ROMA. Il Senato approva l'articolo 21 delle riforme, che detta le nuove norme per l'elezione del presidente della Repubblica. Si tratta di uno dei pilastri del ddl Boschi, su cui non c'era ancora accordo con la minoranza del Pd, che invece ha votato il testo dopo una riunione con il governo nella quale hanno ottenuto assicurazioni su un altro punto a cui essa tiene molto, e cioè la norma transitoria sull'elezione del nuovo Senato. Ma all'intesa con la minoranza Dem si contrappone il dissenso di alcuni senatori di Ap, come Gaetano Quagliariello, che non hanno partecipato al voto non condividendo il testo.

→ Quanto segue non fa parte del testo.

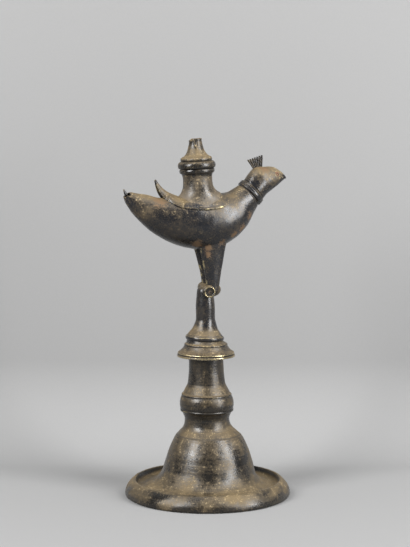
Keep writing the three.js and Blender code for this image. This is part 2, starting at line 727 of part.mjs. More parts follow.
function birdReservoir() {
  let bird = skin(0, STATIONS.length - 1, 31, 0, BODY_SIDES);
  const neckAhead = stationAt(COLLAR_STATION + 1);
  const neckBehind = stationAt(COLLAR_STATION - 1);
  const twoStations = Math.hypot(neckAhead.x - neckBehind.x, neckAhead.z - neckBehind.z);
  const collarHalf = COLLAR_WIDTH / twoStations;
  bird = bird.add(
    loft([
      stationRing(COLLAR_STATION - collarHalf, -COLLAR_STEP, BODY_SIDES),
      stationRing(COLLAR_STATION - collarHalf * 0.7, COLLAR_STEP, BODY_SIDES),
      stationRing(COLLAR_STATION + collarHalf * 0.7, COLLAR_STEP, BODY_SIDES),
      stationRing(COLLAR_STATION + collarHalf, -COLLAR_STEP, BODY_SIDES),
    ]),
  );
  bird = bird.add(curl()).add(fillerNeck()).add(crest());
  for (const side of [-1, 1]) bird = bird.add(thigh(side)).add(eye(side)).add(wingEdge(side));
  bird = bird.subtract(skin(RESERVOIR_FIRST, RESERVOIR_LAST, 9, -BODY_WALL, FINE_SIDES));
  bird = bird.subtract(fillerBore()).subtract(wickMouth()).add(mouthLip());
  return bird.add(knee()).add(shankAndCap());
}

// A rounded bead on a turned outline, fullest halfway up
function bead(outline, radius, low, high) {
  outline.lineTo(radius - LID_BEAD_ROUND, low);
  outline.quadraticCurveTo(radius + LID_BEAD_ROUND, (low + high) / 2, radius - LID_BEAD_ROUND, high);
}

// Lid: two beads and a flare up to the finial's broken stub, hollow inside, with a short flange that
// drops into the filler's bore
function fillerLid() {
  const seat = FILLER_HEIGHT + REST_GAP;
  const flange = FILLER_RADIUS - FILLER_WALL - LID_PLAY;
  const inside = flange - LID_FLANGE_WALL;
  const outline = new THREE.Path();
  outline.moveTo(0, seat + LID_INNER_HEIGHT);
  outline.quadraticCurveTo(inside, seat + LID_INNER_HEIGHT, inside, seat + LID_FLANGE_WALL);
  outline.lineTo(inside, seat - LID_FLANGE_DEPTH);
  outline.lineTo(flange, seat - LID_FLANGE_DEPTH);
  outline.lineTo(flange, seat);
  const beadTop = seat + LID_BEAD_HEIGHT;
  const upperTop = seat + LID_UPPER_RISE;
  const flareTop = seat + LID_FLARE_RISE;
  bead(outline, LID_RADIUS, seat, beadTop);
  bead(outline, LID_UPPER_RADIUS, beadTop + LID_CREASE, upperTop);
  outline.lineTo(LID_FLARE_RADIUS, upperTop + LID_CREASE);
  const flareMiddle = LID_STUB_RADIUS + LID_FLARE_SWELL;
  outline.quadraticCurveTo(flareMiddle, (2 * upperTop + flareTop) / 3, LID_STUB_RADIUS, flareTop);
  outline.lineTo(LID_STUB_RADIUS, seat + LID_STUB_TOP);
  outline.lineTo(0, seat + LID_STUB_TOP);
  const lid = solid(placeFiller(turned(outline, SMALL_SIDES)));
  const stubTop = seat + LID_STUB_TOP;
  const chip = new THREE.BoxGeometry(3 * LID_STUB_RADIUS, 3 * LID_STUB_RADIUS, LID_BREAK_DROP);
  chip.translate(0, 0, LID_BREAK_DROP / 2);
  chip.rotateY(-Math.atan(LID_BREAK_DROP / LID_STUB_RADIUS));
  chip.translate(-LID_STUB_RADIUS * 0.4, 0, stubTop);
  const notch = new THREE.BoxGeometry(LID_NOTCH_WIDTH, LID_STUB_RADIUS, LID_NOTCH_HEIGHT);
  notch.translate(-LID_STUB_RADIUS * 0.25, -LID_STUB_RADIUS, stubTop - LID_NOTCH_HEIGHT);
  return lid.subtract(solid(placeFiller(chip))).subtract(solid(placeFiller(notch)));
}

function piece(name, manifold, color, roughness) {
  const material = new THREE.MeshStandardMaterial({ color, roughness, metalness: 0.6 });
  const mesh = new THREE.Mesh(geometryOf(manifold), material);
  mesh.name = name;
  return mesh;
}

const lamp = new THREE.Group();
lamp.add(piece("pedestal", pedestal(), 0x453c31, 0.5));
lamp.add(piece("bird_reservoir", birdReservoir(), 0x3b342c, 0.45));
lamp.add(piece("filler_lid", fillerLid(), 0x4a4133, 0.5));

// The origin is on the ground under the middle of the whole lamp, beak to tail
const reach = new THREE.Box3().setFromObject(lamp);
lamp.position.x = -(reach.min.x + reach.max.x) / 2;

export default lamp;
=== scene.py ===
import math

import bmesh
import bpy
from mathutils import Matrix, Vector, noise


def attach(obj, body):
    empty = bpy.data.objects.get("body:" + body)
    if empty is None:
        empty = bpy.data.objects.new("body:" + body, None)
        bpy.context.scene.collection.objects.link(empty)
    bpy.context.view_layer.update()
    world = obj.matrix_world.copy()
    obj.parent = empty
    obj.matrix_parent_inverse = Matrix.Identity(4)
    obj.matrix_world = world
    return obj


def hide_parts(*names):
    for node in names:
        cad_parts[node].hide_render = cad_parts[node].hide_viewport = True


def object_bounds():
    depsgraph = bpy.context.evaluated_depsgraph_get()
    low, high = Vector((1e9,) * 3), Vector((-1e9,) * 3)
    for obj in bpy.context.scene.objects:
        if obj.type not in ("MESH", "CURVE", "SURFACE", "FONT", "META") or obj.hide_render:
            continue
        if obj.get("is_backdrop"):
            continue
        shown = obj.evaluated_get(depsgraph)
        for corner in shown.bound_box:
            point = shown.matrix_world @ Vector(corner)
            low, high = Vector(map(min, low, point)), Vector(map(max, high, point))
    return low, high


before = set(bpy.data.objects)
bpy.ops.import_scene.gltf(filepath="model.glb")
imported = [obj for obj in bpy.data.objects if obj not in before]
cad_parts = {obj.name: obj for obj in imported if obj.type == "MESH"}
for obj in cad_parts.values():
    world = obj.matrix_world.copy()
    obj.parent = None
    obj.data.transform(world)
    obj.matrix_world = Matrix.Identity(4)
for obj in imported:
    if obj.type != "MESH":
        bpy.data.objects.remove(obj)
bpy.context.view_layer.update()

# Pedestal: one hollow casting of brass, turned on a lathe and then left to darken. It carries a drip
# saucer, a bell, a waist, a bulb and a neck, and its neck leans a little towards the bird's tail.
# All sizes are in millimetres, and a row that ends in CORNER is a sharp edge of the turned line.
MM = 0.001
SIDES = 128
AXIS_X = 1.61
BELL_OFFSET = 1.0
WAIST_OFFSET = -0.45
STEM_LEAN = math.radians(0.93)
SAUCER_TOP_Z = 12.2
BELL_FOOT_Z = 23.5
BELL_SHOULDER_Z = 44.4
SHOULDER_LINE_Z = 48.1
WAIST_Z = 60.4
LOW_RIDGE_Z = 68.0
LOW_RIDGE_RADIUS = 21.0
BULB_Z = 74
HIGH_RIDGE_Z = 79.95
HIGH_RIDGE_RADIUS = 19.8
STEM_FOOT_Z = 84
LIP_RADIUS = 57.2
DISH_EDGE_RADIUS = 56.4
CREASE_ANGLE = math.radians(40)
CORNER = True

UNDERSIDE = [
    (0, 114.4),
    (10.4, 114.4, CORNER),
    (11.5, 89.5),
    (16.3, 79.0),
    (17.9, 70.4),
    (14.5, 60.4),
    (22.4, 45.2),
    (32.3, 23.5),
    (34.5, 12.0),
    (38.7, 4.5, CORNER),
    (59.7, 4.5, CORNER),
    (59.7, 0, CORNER),
]
SAUCER = [
    (64.9, 0, CORNER),
    (65.4, 0.7),
    (65.5, 2.2),
    (65.0, 4.8),
    (63.6, 7.4),
    (61.6, 9.8),
    (59.9, 11.4),
    (58.9, 12.0),
    (58.3, 12.2, CORNER),
    (57.3, 12.0, CORNER),
    (56.7, 10.9),
    (56.0, 9.2),
    (55.0, 8.1),
    (53.0, 7.7),
    (49.0, 8.3),
    (44.9, 9.7),
    (41.4, 12.0),
    (38.4, 15.8),
    (36.6, 19.6),
]
BELL = [
    (35.5, 23.5),
    (34.5, 27.0),
    (33.4, 30.6),
    (32.3, 34.4),
    (30.9, 38.0),
    (29.2, 41.8),
    (27.4, 45.2),
    (25.9, 47.5),
    (25.3, 48.0, CORNER),
    (25.0, 48.3, CORNER),
    (22.6, 50.8),
    (20.2, 53.2),
    (18.5, 56.2),
    (17.7, 60.0),
    (17.9, 62.2),
    (18.7, 64.2),
    (19.4, 65.8),
]
BULB = [
    (20.0, 66.6),
    (20.9, 67.2),
    (21.1, 67.9),
    (20.9, 68.5),
    (20.6, 68.8, CORNER),
    (21.0, 69.6),
    (21.3, 72.4),
    (21.0, 76.0),
    (20.2, 78.4),
    (19.6, 79.4),
    (19.9, 79.9),
    (19.7, 80.6),
    (19.1, 81.1),
    (18.7, 81.4, CORNER),
    (17.8, 83.2),
    (16.4, 85.8),
    (15.2, 88.2),
]
STEM = [
    (14.8, 90.0),
    (14.3, 94.0),
    (13.8, 100.0),
    (13.6, 106.0),
    (13.6, 117.2),
    (13.2, 117.6),
    (0, 117.6),
]


def smooth_share(value, low, high):
    """0 below low, 1 above high, smooth between."""
    share = min(1.0, max(0.0, (value - low) / (high - low)))
    return share * share * (3 - 2 * share)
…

Divisioni anche nelle opposizioni con la Lega che ha attaccato a testa bassa Fi, accusata di fare la «stampella» della maggioranza per aver votato con essa su un emendamento. Nella mattinata di ieri il Senato ha approvato quattro articoli, respingendo tutti gli emendamenti delle opposizioni. Ma la seduta era iniziata con dei numeri che fotografavano una certa tensioni nella maggioranza: questa, infatti, nel primo scrutinio si è attestata a 144 voti, circa venti in meno del solito. E infatti prima della seduta c'era stata una riunione interna al Pd in cui non c'era stato un accordo su due punti importanti: l'articolo 21, sull'elezione del Presidente della Repubblica, e le norme transitorie sull'elezione del futuro Senato. Ma anche le opposizioni, che si erano riunite nella sala Koch di palazzo Madama, non si sono messe d'accordo se mandare tutte insieme una lettera di protesta al presidente Mattarella.

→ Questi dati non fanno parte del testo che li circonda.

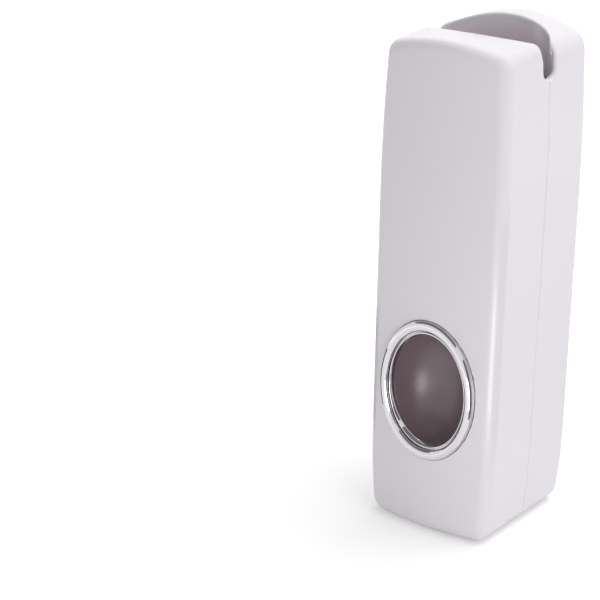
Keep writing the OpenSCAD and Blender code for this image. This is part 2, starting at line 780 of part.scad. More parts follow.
// A one-way valve: a flange and a flattened bill with a slit, pointing down from z = 0
module bill_valve(flange_r, flange_t, bill_r, bill_l)
    difference() {
        union() {
            translate([0, 0, -flange_t]) cylinder(r = flange_r, h = flange_t);
            translate([0, 0, -flange_t - bill_l]) cylinder(r1 = bill_r * 0.6, r2 = bill_r, h = bill_l);
        }
        translate([0, 0, -flange_t - bill_l * 0.7])
            cylinder(r1 = bill_r * 0.3, r2 = bill_r * 0.7, h = 4 * bill_l);
        translate([-bill_r * 0.4, -0.1, -flange_t - bill_l - over]) cube([bill_r * 0.8, 0.2, bill_l]);
    }

module outlet_valve() color("tomato") seated()
    translate([0, nozzle_y, barrel_end]) bill_valve(valve_r, valve_flange, outlet_bill[0], outlet_bill[1]);

module inlet_valve() color("tomato") seated()
    translate([0, seat_y, neck_z])
        bill_valve(neck_d / 2 - 1.5 - seat_fit, inlet_flange, inlet_bill[0], inlet_bill[1]);

// Soft seat: funnel and bore for the tube's neck, a flange on the carrier and an elbow to the hose
module tube_seat() color([0.75, 0.78, 0.8]) seated()
    difference() {
        union() {
            translate([0, seat_y, elbow_z]) sphere(seat_ball);
            translate([0, seat_y, elbow_z]) cylinder(r = seat_ball + 0.8, h = carrier_z - elbow_z + 1);
            translate([0, seat_y, carrier_z]) cylinder(r = body_r, h = neck_z + neck_l - carrier_z);
            translate([0, seat_y, flange_z]) cylinder(r = flange_r, h = flange_t);
            translate([0, seat_y, neck_z + neck_l - flare_l])
                cylinder(r1 = body_r, r2 = funnel_r, h = seat_top - neck_z - neck_l + flare_l);
            along_hose()
                translate([0, 0, hose_hi - spigot_l]) cylinder(r = spigot_r, h = hose_l - hose_hi + spigot_l);
            along_hose()
                translate([0, 0, hose_hi + 0.2]) cylinder(r = hose_r, h = 2);
        }
        along_hose()
            translate([0, 0, hose_hi - spigot_l - over])
                cylinder(r = bore_r, h = hose_l - hose_hi + spigot_l + over);
        translate([0, seat_y, elbow_z - 1.6]) cylinder(r = bore_r + 0.6, h = neck_z - elbow_z);
        translate([0, seat_y, neck_z - 1.6]) cylinder(r = neck_d / 2 - 1.5, h = 1.6 + eps);
        translate([0, seat_y, neck_z]) cylinder(r = neck_d / 2, h = neck_l + eps);
        translate([0, seat_y, neck_z + neck_l])
            cylinder(r1 = neck_d / 2, r2 = funnel_r - 1.2, h = seat_top - neck_z - neck_l + eps);
        seat_screw_places() cylinder(r = screw_d / 2 + 0.1, h = seat_stack + over);
    }

// Clamp ring over the seat's flange
module seat_ring() color("lightgray") seated()
    difference() {
        translate([0, seat_y, flange_z + flange_t]) cylinder(r = flange_r, h = clamp_t);
        translate([0, seat_y, flange_z]) cylinder(r = body_r + 0.4, h = flange_t + clamp_t + over);
        seat_screw_places() cylinder(r = screw_d / 2 + 0.1, h = seat_stack + over);
    }

module seat_screws() color("silver") seated()
    seat_screw_places() {
        translate([0, 0, 0.2]) cylinder(r = screw_d / 2 - 0.1, h = seat_stack);
        translate([0, 0, seat_stack]) cylinder(r = head_d / 2 - 0.4, h = 1.4);
    }

module shell_screws() color("silver") seated() {
    screw_holes(seam_y - screw_bite, tunnel_y + eps, screw_d / 2);
    screw_holes(tunnel_y, tunnel_y + 1.8, head_d / 2);
}

// Plate that is stuck to the wall, with two pairs of tabs behind the housing's rails
module wall_plate() color("gainsboro") seated()
    difference() {
        union() {
            translate([-hook_half, hook_front, hook_z]) cube([hook_w, hook_t, hook_h]);
            for (z = rail_zs)
                translate([-hook_half - tab_w, hook_front, z]) cube([hook_w + 2 * tab_w, tab_t, hook_tab]);
        }
        // Hollow that saves material, as such plates have
        translate([-hollow_w / 2, hook_front - over, hook_z + (hook_h - hollow_h) / 2])
            cube([hollow_w, 1.6 + over, hollow_h]);
    }

module adhesive_pad() color("darkseagreen") seated()
    translate([-hook_half + pad_side, hook_front + hook_t, hook_z + pad_end])
        cube([hook_w - 2 * pad_side, pad_t, hook_h - 2 * pad_end]);

front_shell();
back_shell();
bezel_ring();
push_cup();
cup_screw();
lever_arm();
press_pad();
lever_pin();
pin_clips();
hub_washers();
return_spring();
lever_bumper();
pump_frame();
frame_screws();
squeeze_tube();
hose_clips();
nozzle();
nozzle_tip();
outlet_valve();
inlet_valve();
tube_seat();
seat_ring();
seat_screws();
shell_screws();
wall_plate();
adhesive_pad();
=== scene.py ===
# Toothpaste dispenser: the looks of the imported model.
# Metres, +Z up, front towards -Y, origin at the middle of the foot.
# The housing's shells, the ring and the cup get smooth skins. Their forms are written in millimetres,
# in a frame where y runs from 0 at the housing's front corners, and are moved as they are made.
import json
import math

import bpy
import numpy as np
import openvdb
from mathutils import Matrix, Vector


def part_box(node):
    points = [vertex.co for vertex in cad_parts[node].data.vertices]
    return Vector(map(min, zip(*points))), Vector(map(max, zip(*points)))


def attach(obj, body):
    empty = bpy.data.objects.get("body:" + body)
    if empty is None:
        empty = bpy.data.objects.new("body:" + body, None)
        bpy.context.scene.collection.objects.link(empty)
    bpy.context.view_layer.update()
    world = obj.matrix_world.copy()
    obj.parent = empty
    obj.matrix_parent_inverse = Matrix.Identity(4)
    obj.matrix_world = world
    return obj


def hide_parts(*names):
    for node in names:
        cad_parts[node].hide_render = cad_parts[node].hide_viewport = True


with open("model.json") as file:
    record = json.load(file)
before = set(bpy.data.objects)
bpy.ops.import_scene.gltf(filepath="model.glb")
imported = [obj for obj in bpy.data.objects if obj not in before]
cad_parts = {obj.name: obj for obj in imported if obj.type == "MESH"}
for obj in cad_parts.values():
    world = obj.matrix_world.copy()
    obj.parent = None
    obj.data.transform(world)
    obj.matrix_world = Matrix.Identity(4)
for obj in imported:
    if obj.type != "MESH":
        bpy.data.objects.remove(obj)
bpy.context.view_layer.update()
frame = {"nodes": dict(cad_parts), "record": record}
nodes = frame["nodes"]
MM = 0.001


TINY = 1e-6

# How far a cut or a root reaches past a face
OVER = 1.0

# Sizes of the housing
HOUSING_W = 54.0
HOUSING_D = 54.4
HOUSING_H = 179.9
WALL = 2.4
FLOOR_T = 2.6
DECK_T = 2.6
FRONT_BOW = 3.1
SEAM_Y = 27.4
DOME_H = 4.8
DECK_RISE = 3.2
BACK_LIFT = 0.6
BACK_DOME = 7.2
DOME_X = HOUSING_W / 2 - 1
DRAW_TOP = 2.0
DRAW_FOOT = 2.2
STRAIGHT_LO = 32.0
STRAIGHT_HI = 127.0
EDGE_R = 4.0
RIM_R = 3.8
FOOT_R = 6.0
SEAM_R = 0.5
CAVITY_R = 0.4
CAVITY_FOOT_R = 3.6
Y_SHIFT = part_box("back_shell")[1][1] / MM - HOUSING_D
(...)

Ma ecco che la dinamica d'aula ha cambiato l'andamento della giornata, su un emendamento di una senatrice della minoranza Dem (Nerina Dirindin). Al «no» del Pd annunciato da Anna Finocchiaro, 14 senatori della minoranza interna non si sono adeguati, controbilanciato però da 28 senatori di Fi, a partire dal capogruppo Paolo Romani, che hanno votato assieme alla maggioranza. Gli altri gruppi di opposizione hanno espresso tutto il loro malumore, tanto che l'idea di una missiva comune al Quirinale è saltata (Fi ne invierà comunque una propria, mentre M5s ha chiesto un incontro a Mattarella), e in aula prima Cinzia Bonfrisco, capogruppo dei Conservatori, e poi Gianmarco Centinaio, capogruppo della Lega, hanno attaccato a testa bassa Fi, definita «stampella di Renzi». Romani ha insistito che la scelta di Fi ha riguardato il «merito» dell'emendamento e non è stata dettata da «un esasperato tatticismo».

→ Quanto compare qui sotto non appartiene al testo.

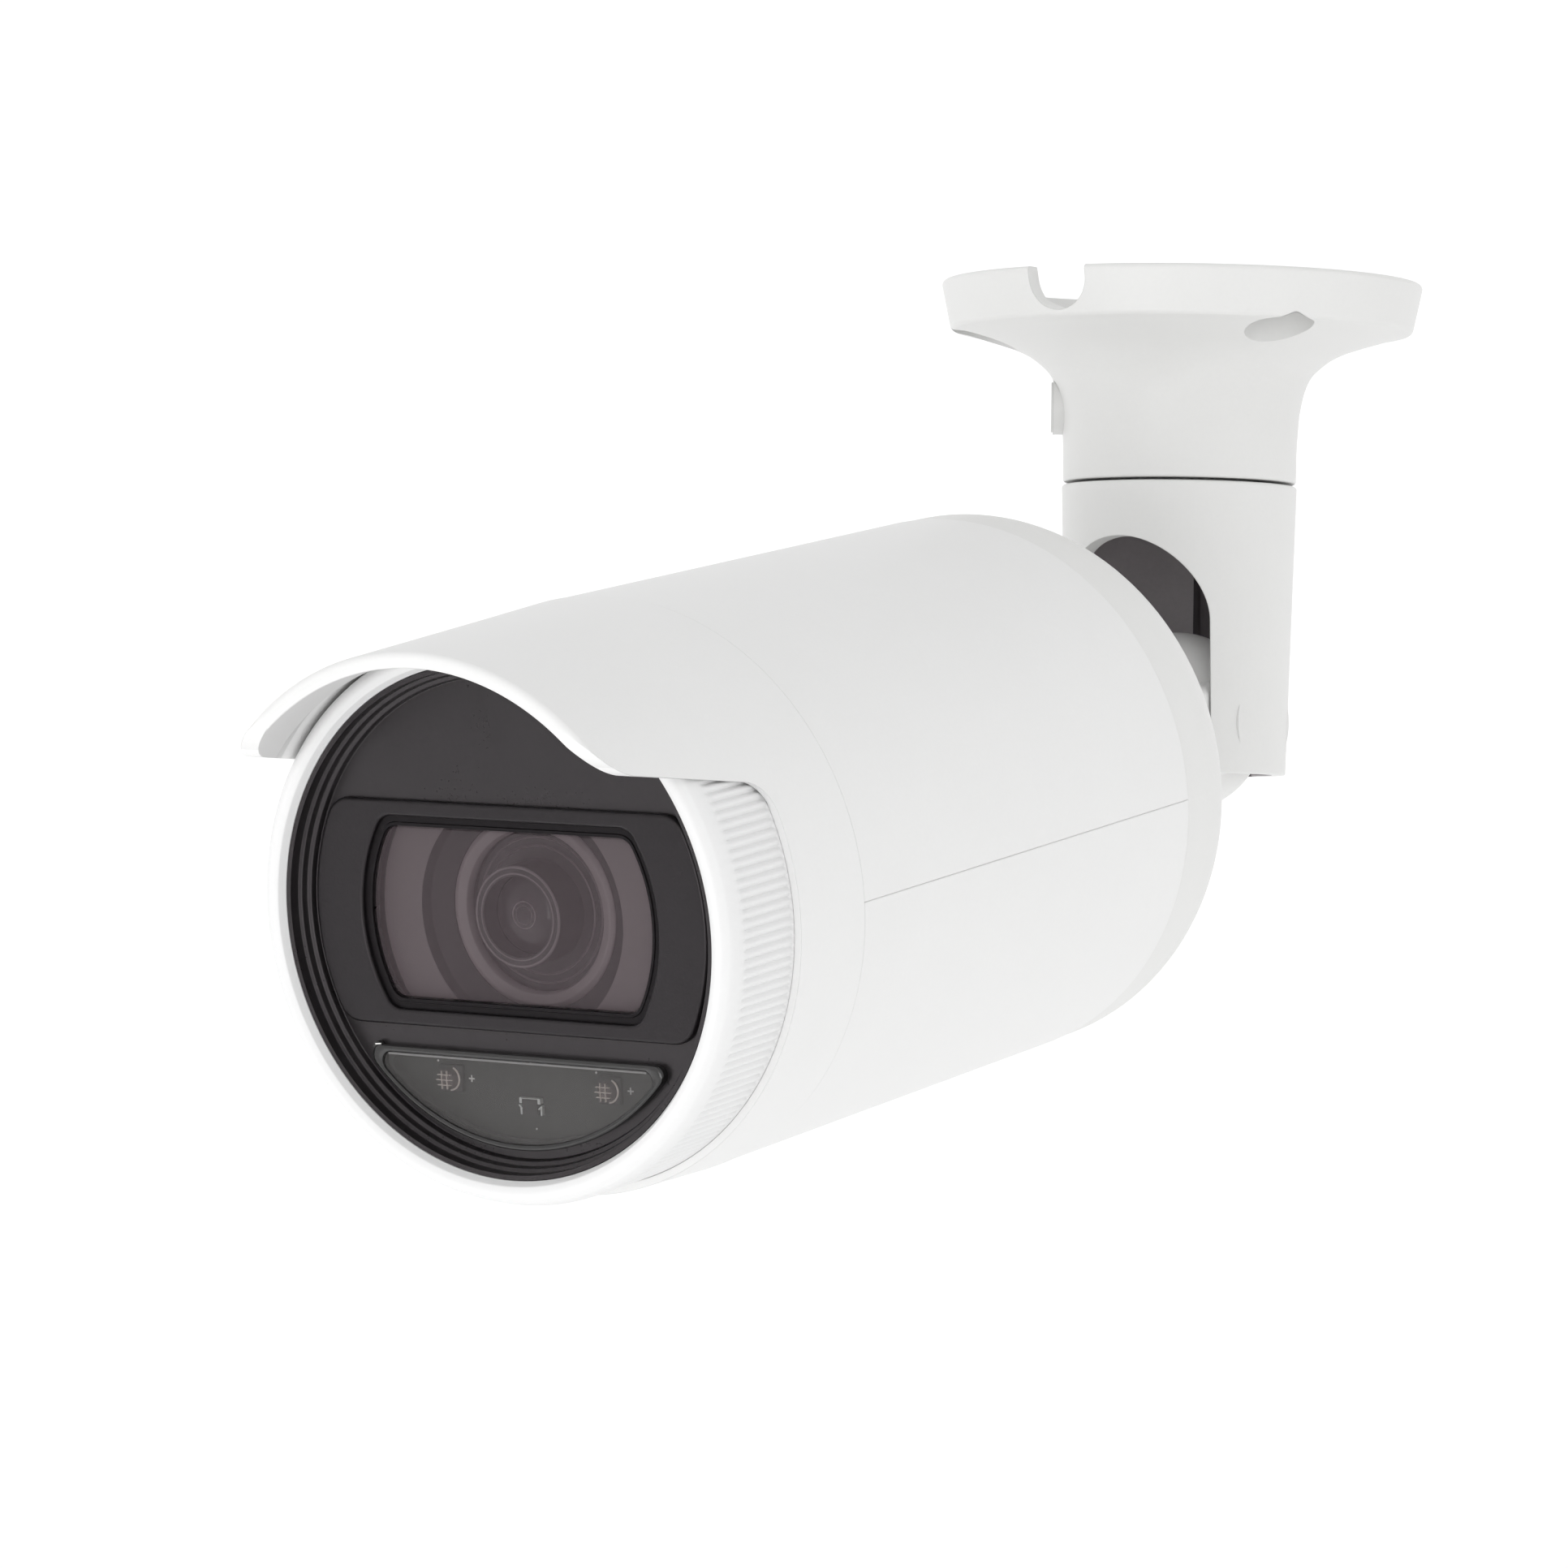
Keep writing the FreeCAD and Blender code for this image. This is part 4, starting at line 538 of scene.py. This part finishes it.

Se dunque le opposizioni si sono divise, ecco che nel primo pomeriggio, durante la pausa pranzo, governo e minoranza del Pd hanno raggiunto l'accordo: niente modifiche all'articolo 21 sull'elezione dell'inquilino del Quirinale, e accettazione delle richieste di interventi sulla norma transitoria, all'articolo 39 (che sarà votato nei prossimi giorni). Nel pomeriggio si è cominciato a discutere sull'articolo 21, ma a sorpresa Gaetano Quagliariello e Pierferdinando Casini hanno chiesto modifiche al testo. Il quorum elevato richiesto (dal settimo scrutinio occorrono i tre quinti dei votanti), hanno spiegato, rischia di mettere nelle mani delle opposizioni tali elezioni, e di bloccare il Parlamento. La loro richiesta di una «norma di chiusura» non è stata ascoltata, tanto che Quagliariello e il suo collega di Ncd Andrea Augello, non hanno partecipato al voto, come pure tutte le opposizioni, con la Lega che ha addirittura abbandonato i lavori e Sel che ha ritirato tutti gli emendamenti ai successivi emendamenti «per frustrazione», come ha spiegato Loredana De Petris.
Alla fine le nuove norme sull'elezione del Presidente della Repubblica sono passate con 161 (3 i «no» e 5 gli astenuti), cioè oltre la quota di sicurezza dei 160. Domani pomeriggio il Senato esaminerà la riforma del Titolo V, cioè l'assetto federale dello Stato. La ritrovata unità nel Pd induce il governo al cauto sorriso.